The Internal Revenue Service has apparently seen the light — at least with respect to the effect of “bad boy” guarantees on a loan that is otherwise nonrecourse for income tax purposes. Last month, we reported that the IRS had issued an Internal Litigation Memorandum that took the position that a guaranty of repayment in the event the borrower makes an assignment for the benefit of creditors or admits that it is insolvent or unable to pay debts as they become due causes the loan to be treated as recourse debt, with the effect that the liability is allocable only to the guarantors. A new Generic Legal Advice Memorandum (GLAM) now concludes that this kind of a guaranty does not affect the character of the loan.
The new GLAM considers the same nonrecourse carve-out provisions discussed in the prior memorandum:
- The borrower fails to obtain the lender’s consent before obtaining subordinate financing or transferring the secured property.
- The borrower files a voluntary bankruptcy petition.
- Any person in control of the borrower files an involuntary bankruptcy petition against the borrower.
- Any person in control of the borrower solicits other creditors to file an involuntary bankruptcy petition against the borrower.
- The borrower consents to or otherwise acquiesces or joins in an involuntary bankruptcy or insolvency proceeding.
- Any person in control of the borrower consents to the appointment of a receiver or custodian of assets.
- The borrower makes an assignment for the benefit of creditors, or admits in writing or in any legal proceeding that it is insolvent or unable to pay its debts as they come due.

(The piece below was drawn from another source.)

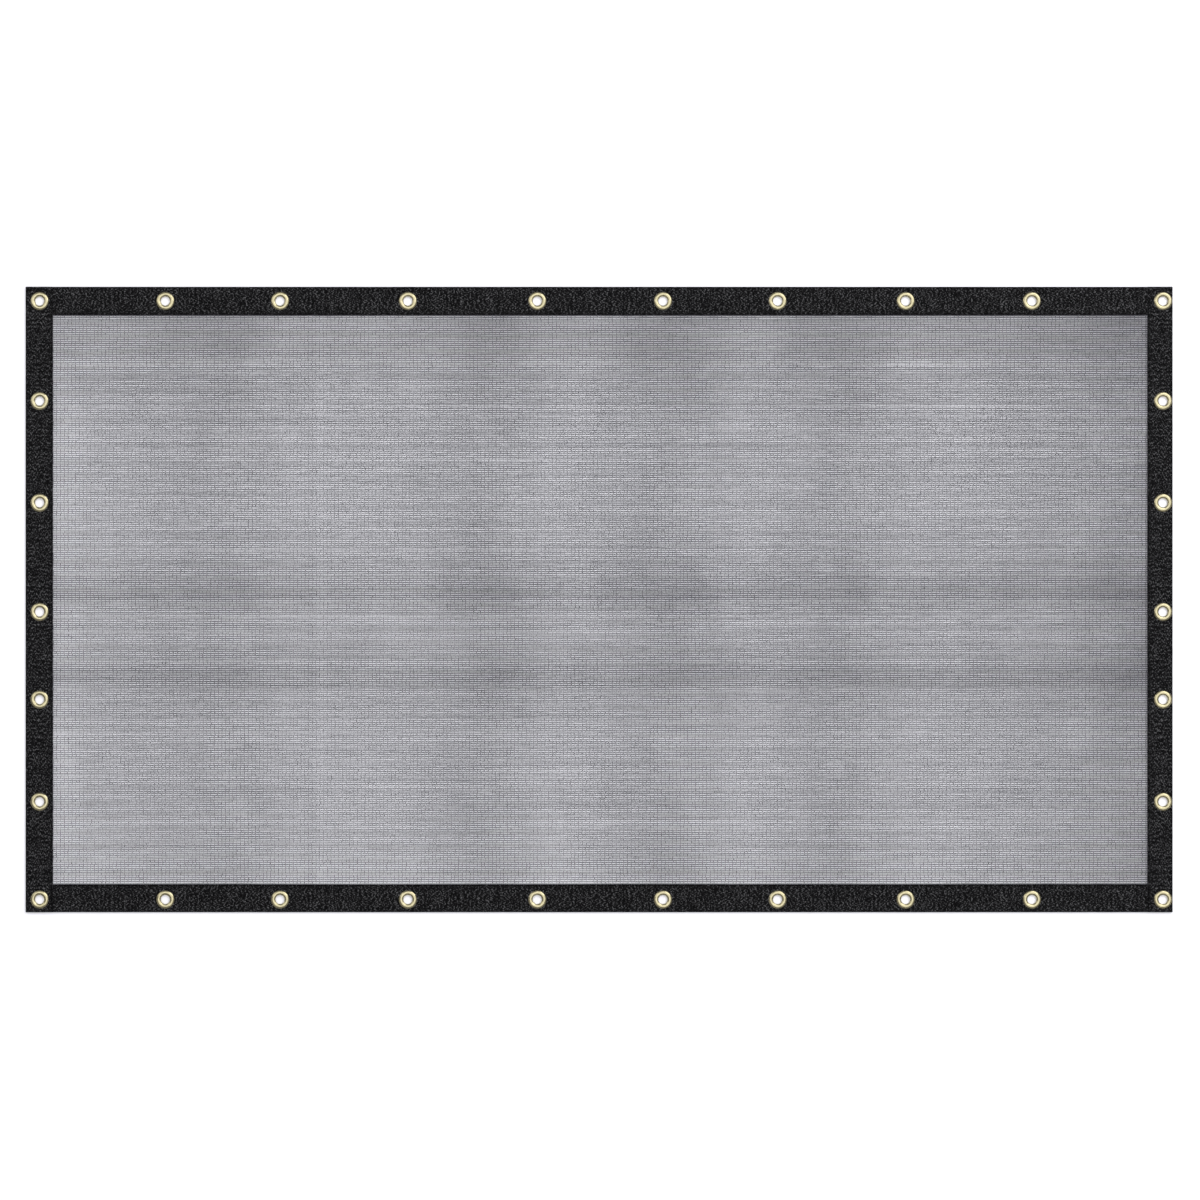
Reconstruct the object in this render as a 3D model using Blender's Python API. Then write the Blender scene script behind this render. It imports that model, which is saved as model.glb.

The IRS recognized that these nonrecourse carve-outs are a fairly common practice in the commercial real estate finance industry and have been for many years. Lenders use these provisions to protect themselves from the risk that the borrower or guarantor in charge of the borrower will undertake “bad acts” that will diminish or impair the value of the property securing the loan, that might disrupt the cash flow from the property, or that could delay, complicate or prevent the lender’s repossession of the property in the event of a default. The IRS recognized that because these bad acts are all within the control of the borrower or guarantor, and it is in their economic self-interest to avoid committing these bad acts, they are very unlikely to occur. Accordingly, the guarantee should not affect the character of the liability as being nonrecourse, for either tax basis or at-risk purposes. However, if the bad act occurs, the guarantor will be treated as personally liable for the repayment of the loan.